GIVEN TASK
From the listing below, copy only the lines from the line that contains "The Blender code" to the line that contains "Write the three.js", counting those two lines as part of the copy.

RECORD SET
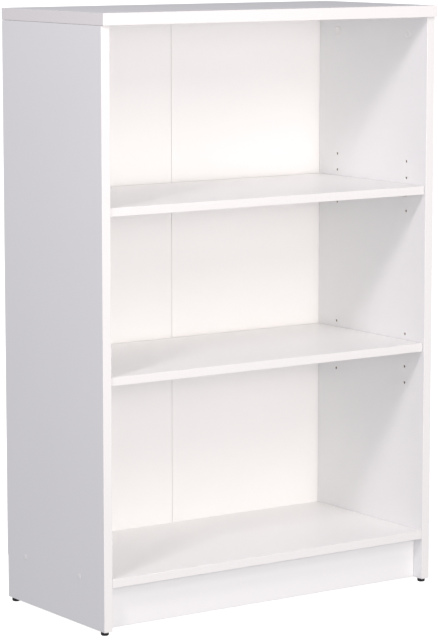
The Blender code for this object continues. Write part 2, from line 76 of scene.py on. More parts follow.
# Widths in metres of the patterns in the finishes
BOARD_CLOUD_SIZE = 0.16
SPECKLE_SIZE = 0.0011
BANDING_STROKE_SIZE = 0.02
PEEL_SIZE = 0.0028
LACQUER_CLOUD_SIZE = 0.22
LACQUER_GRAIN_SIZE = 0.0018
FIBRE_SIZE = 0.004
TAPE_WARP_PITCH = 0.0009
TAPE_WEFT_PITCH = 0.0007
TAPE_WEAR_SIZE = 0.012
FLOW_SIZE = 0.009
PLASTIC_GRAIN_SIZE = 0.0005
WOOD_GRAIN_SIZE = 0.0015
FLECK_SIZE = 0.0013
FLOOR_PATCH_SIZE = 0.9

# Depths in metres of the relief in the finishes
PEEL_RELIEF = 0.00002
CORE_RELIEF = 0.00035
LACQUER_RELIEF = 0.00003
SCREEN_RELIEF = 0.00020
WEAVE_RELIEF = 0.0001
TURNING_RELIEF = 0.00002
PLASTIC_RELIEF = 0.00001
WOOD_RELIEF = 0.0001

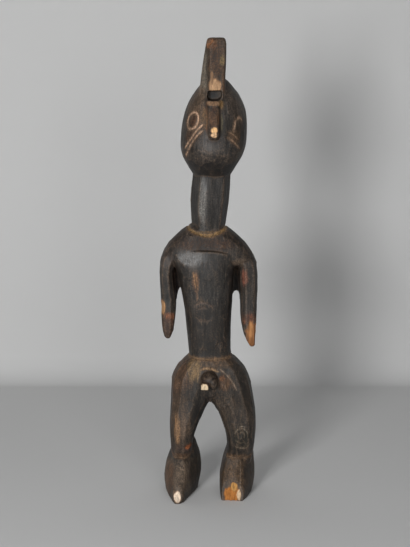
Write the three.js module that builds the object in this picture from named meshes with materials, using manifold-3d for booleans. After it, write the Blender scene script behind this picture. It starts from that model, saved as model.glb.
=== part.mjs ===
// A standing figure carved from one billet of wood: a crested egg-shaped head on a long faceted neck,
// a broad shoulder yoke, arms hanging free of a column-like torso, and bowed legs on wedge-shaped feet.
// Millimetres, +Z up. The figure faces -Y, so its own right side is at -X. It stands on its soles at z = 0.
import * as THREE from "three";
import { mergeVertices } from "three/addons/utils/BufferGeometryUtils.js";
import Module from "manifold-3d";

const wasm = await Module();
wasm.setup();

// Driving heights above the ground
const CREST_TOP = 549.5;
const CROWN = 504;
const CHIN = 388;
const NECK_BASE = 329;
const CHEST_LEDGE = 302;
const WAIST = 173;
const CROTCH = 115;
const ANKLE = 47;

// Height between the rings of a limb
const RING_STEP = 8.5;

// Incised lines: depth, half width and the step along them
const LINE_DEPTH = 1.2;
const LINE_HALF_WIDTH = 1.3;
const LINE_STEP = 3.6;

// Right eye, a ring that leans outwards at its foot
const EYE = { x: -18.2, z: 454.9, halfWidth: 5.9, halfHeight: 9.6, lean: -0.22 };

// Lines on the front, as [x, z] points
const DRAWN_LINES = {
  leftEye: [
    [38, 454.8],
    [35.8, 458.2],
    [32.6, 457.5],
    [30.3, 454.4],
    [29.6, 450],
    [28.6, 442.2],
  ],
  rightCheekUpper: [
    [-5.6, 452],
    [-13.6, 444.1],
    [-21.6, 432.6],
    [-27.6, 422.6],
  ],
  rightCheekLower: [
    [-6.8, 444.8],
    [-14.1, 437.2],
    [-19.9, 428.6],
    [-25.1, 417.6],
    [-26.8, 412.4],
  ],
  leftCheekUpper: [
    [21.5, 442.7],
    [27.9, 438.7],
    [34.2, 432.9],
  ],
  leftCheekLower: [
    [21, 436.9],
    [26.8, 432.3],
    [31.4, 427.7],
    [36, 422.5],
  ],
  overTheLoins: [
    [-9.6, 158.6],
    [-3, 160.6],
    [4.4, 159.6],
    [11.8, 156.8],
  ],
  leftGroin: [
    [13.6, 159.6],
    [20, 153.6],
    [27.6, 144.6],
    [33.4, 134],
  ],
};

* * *

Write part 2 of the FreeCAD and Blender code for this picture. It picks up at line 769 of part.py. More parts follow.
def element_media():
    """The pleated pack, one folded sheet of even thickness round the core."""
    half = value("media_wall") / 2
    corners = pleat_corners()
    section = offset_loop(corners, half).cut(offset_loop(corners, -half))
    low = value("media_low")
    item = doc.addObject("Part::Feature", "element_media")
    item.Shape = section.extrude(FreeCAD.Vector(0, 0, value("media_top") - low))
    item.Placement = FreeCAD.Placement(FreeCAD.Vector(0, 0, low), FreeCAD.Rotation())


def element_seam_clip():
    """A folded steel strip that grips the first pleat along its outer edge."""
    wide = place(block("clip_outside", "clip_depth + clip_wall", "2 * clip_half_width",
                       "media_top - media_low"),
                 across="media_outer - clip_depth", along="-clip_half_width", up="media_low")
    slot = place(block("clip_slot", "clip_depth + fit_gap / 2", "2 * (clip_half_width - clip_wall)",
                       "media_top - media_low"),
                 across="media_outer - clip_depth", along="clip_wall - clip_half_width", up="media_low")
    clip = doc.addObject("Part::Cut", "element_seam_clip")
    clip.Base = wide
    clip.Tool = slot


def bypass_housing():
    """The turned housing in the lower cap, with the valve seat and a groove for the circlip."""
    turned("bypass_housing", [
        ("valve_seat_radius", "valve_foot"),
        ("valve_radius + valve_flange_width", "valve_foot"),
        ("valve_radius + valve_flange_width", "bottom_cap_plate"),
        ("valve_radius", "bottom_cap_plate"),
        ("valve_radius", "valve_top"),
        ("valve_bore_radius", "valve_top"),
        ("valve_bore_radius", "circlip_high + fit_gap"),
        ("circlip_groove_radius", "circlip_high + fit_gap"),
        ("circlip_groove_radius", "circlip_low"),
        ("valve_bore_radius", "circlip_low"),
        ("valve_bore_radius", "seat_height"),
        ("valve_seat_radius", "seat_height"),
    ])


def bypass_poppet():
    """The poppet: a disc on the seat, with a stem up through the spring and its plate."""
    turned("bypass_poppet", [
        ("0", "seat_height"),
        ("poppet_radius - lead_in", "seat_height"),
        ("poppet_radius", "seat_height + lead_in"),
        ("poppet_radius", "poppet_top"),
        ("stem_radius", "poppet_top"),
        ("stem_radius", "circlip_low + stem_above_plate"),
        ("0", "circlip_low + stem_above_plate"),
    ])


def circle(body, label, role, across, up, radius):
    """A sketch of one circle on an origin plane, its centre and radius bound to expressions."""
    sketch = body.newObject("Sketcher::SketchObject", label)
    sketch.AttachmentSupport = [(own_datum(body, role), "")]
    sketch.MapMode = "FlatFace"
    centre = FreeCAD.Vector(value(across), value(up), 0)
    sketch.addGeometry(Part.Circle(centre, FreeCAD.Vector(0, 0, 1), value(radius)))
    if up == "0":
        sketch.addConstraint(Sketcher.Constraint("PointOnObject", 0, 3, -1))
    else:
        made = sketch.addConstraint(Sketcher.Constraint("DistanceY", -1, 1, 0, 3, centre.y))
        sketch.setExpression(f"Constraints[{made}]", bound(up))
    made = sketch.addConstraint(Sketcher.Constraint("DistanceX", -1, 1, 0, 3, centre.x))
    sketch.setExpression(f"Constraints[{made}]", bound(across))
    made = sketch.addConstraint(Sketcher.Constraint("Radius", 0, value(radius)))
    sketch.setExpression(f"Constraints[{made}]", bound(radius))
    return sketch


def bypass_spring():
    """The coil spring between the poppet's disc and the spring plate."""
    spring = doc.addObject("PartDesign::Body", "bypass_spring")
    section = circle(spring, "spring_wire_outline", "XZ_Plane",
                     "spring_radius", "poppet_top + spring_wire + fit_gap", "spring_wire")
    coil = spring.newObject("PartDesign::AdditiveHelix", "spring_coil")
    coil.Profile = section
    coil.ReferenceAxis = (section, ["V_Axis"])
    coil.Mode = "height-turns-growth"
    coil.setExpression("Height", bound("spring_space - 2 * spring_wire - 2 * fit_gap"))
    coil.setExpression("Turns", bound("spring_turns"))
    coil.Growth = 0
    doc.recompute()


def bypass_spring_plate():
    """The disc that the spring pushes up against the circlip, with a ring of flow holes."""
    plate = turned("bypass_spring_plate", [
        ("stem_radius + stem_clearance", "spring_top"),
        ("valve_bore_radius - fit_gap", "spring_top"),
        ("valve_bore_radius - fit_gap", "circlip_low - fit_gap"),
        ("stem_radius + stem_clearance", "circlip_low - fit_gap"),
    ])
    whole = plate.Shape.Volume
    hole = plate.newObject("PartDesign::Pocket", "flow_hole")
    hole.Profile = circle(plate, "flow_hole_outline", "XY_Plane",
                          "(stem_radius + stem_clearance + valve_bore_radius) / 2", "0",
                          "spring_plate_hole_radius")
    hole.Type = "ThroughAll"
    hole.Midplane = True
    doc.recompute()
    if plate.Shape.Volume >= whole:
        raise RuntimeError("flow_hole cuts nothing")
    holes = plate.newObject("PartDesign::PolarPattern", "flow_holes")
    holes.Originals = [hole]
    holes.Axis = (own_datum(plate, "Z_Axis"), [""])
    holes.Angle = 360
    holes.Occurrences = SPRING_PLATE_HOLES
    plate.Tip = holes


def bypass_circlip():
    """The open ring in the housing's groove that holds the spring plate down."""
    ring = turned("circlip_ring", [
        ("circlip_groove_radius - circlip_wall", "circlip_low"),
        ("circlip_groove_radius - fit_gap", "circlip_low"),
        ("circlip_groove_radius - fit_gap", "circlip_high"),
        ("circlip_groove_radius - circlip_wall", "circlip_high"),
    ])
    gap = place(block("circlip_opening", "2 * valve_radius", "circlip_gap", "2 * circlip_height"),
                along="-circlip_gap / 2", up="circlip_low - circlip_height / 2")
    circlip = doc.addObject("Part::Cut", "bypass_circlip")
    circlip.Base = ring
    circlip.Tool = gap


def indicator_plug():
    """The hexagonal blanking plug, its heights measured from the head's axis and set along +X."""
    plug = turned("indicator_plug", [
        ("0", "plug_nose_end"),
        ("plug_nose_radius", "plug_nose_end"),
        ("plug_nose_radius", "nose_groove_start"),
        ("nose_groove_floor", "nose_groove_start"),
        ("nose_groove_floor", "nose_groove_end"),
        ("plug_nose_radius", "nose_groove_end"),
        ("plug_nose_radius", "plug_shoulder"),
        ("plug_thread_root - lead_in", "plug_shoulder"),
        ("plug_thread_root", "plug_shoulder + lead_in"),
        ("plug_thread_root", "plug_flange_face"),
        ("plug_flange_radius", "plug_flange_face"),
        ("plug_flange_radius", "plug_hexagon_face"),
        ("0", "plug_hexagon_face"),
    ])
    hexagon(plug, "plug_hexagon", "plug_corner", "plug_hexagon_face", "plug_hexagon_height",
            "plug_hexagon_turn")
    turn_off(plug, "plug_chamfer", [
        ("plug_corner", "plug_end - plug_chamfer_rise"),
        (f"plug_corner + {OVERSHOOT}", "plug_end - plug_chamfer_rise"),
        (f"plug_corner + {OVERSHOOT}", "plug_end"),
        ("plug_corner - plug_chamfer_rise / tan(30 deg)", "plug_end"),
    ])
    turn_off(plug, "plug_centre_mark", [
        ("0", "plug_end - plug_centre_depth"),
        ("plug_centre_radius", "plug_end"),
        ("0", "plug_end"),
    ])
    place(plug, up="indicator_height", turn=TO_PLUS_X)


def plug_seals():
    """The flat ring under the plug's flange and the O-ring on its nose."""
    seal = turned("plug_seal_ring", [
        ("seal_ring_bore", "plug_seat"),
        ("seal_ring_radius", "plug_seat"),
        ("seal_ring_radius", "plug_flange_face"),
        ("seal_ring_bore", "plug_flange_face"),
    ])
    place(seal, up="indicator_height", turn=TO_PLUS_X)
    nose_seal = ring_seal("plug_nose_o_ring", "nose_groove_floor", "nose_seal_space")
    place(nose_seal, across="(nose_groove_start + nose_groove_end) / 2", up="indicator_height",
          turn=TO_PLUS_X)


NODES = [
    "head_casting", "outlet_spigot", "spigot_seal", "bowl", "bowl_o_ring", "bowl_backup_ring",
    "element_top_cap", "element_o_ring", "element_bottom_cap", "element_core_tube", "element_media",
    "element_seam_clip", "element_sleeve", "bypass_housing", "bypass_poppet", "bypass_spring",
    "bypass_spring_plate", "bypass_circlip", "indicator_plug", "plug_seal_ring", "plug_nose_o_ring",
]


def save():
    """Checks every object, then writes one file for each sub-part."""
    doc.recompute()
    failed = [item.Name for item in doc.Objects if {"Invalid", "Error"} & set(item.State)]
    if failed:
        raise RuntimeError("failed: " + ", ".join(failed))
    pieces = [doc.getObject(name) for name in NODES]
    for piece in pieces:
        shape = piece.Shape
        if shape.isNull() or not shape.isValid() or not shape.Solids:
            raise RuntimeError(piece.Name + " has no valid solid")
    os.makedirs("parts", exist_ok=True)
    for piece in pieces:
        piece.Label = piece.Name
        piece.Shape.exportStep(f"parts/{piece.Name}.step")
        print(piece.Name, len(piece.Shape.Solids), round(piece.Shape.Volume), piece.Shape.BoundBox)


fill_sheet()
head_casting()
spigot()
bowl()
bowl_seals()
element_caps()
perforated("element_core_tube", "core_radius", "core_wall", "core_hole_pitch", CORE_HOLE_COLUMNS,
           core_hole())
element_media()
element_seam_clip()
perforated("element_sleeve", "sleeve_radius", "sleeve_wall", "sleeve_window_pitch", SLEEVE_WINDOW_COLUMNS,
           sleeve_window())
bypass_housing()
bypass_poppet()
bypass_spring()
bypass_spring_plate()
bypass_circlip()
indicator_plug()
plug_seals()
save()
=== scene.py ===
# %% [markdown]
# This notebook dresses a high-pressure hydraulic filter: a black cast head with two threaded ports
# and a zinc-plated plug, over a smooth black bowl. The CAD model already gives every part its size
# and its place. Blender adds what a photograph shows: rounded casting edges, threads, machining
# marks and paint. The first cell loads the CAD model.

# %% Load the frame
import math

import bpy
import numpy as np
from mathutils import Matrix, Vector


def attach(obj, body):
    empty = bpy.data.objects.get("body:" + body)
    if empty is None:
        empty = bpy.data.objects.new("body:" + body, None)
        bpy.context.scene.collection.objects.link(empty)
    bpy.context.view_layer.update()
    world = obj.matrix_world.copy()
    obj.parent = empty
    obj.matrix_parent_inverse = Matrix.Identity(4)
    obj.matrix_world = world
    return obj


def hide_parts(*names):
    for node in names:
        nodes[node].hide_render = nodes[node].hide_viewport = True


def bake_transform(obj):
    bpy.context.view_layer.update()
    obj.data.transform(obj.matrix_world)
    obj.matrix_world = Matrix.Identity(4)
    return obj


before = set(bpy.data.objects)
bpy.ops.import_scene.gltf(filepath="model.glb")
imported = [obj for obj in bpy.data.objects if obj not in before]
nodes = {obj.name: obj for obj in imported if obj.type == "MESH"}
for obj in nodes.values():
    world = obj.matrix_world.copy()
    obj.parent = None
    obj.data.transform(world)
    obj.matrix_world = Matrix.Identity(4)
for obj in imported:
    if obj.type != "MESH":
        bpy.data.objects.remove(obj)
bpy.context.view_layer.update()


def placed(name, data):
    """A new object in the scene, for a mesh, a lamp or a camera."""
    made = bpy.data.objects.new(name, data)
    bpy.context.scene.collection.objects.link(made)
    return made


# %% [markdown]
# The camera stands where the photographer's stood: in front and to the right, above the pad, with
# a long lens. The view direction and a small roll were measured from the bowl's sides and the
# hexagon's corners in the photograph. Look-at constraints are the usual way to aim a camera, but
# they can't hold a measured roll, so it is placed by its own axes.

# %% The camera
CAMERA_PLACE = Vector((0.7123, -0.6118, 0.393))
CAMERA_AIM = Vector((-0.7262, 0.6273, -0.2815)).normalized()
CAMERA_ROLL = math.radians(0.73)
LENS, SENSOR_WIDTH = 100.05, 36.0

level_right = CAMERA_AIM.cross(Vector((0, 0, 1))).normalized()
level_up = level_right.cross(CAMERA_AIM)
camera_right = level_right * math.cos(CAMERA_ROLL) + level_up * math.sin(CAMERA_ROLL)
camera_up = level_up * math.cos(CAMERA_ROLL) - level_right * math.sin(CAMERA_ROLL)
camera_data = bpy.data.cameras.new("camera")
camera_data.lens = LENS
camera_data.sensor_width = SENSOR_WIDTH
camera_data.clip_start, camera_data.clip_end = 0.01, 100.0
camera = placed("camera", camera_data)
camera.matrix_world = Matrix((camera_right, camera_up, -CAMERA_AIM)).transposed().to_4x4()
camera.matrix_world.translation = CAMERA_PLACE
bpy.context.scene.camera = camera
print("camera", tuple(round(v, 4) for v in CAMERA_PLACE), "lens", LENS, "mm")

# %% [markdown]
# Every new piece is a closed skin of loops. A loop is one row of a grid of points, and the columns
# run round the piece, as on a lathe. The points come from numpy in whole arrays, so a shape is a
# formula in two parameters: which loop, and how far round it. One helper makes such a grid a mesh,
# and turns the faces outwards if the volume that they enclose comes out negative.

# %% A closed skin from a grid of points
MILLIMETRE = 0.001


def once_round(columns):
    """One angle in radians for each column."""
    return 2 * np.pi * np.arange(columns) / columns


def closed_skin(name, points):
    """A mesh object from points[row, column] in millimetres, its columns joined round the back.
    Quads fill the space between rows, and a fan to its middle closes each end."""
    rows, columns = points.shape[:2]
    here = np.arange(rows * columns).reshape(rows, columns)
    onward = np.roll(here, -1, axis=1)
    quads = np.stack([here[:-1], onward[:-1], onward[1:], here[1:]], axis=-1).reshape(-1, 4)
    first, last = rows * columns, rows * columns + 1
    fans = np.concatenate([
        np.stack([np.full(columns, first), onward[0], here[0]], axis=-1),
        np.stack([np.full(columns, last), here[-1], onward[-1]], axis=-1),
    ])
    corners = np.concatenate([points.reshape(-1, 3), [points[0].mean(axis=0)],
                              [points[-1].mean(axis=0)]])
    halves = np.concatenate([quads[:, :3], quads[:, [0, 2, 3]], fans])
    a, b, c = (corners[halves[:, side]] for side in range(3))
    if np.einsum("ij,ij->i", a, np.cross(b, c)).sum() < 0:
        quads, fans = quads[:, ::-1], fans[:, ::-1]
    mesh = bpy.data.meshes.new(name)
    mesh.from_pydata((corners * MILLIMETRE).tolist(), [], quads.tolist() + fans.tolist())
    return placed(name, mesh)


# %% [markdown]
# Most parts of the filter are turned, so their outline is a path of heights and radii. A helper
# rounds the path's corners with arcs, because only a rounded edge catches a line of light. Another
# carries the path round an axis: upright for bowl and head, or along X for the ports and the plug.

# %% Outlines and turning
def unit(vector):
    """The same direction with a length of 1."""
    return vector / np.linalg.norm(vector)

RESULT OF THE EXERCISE
The Blender code for this object continues. Write part 2, from line 76 of scene.py on. More parts follow.
# Widths in metres of the patterns in the finishes
BOARD_CLOUD_SIZE = 0.16
SPECKLE_SIZE = 0.0011
BANDING_STROKE_SIZE = 0.02
PEEL_SIZE = 0.0028
LACQUER_CLOUD_SIZE = 0.22
LACQUER_GRAIN_SIZE = 0.0018
FIBRE_SIZE = 0.004
TAPE_WARP_PITCH = 0.0009
TAPE_WEFT_PITCH = 0.0007
TAPE_WEAR_SIZE = 0.012
FLOW_SIZE = 0.009
PLASTIC_GRAIN_SIZE = 0.0005
WOOD_GRAIN_SIZE = 0.0015
FLECK_SIZE = 0.0013
FLOOR_PATCH_SIZE = 0.9

# Depths in metres of the relief in the finishes
PEEL_RELIEF = 0.00002
CORE_RELIEF = 0.00035
LACQUER_RELIEF = 0.00003
SCREEN_RELIEF = 0.00020
WEAVE_RELIEF = 0.0001
TURNING_RELIEF = 0.00002
PLASTIC_RELIEF = 0.00001
WOOD_RELIEF = 0.0001

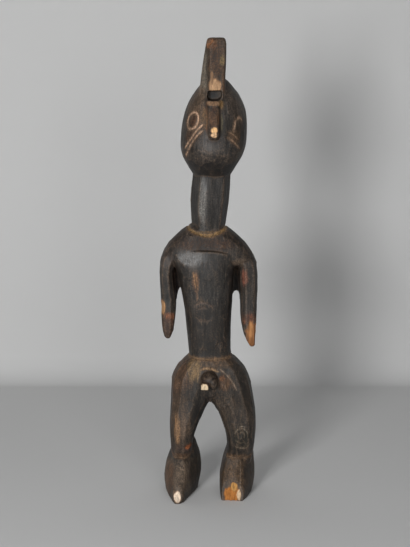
Write the three.js module that builds the object in this picture from named meshes with materials, using manifold-3d for booleans. After it, write the Blender scene script behind this picture. It starts from that model, saved as model.glb.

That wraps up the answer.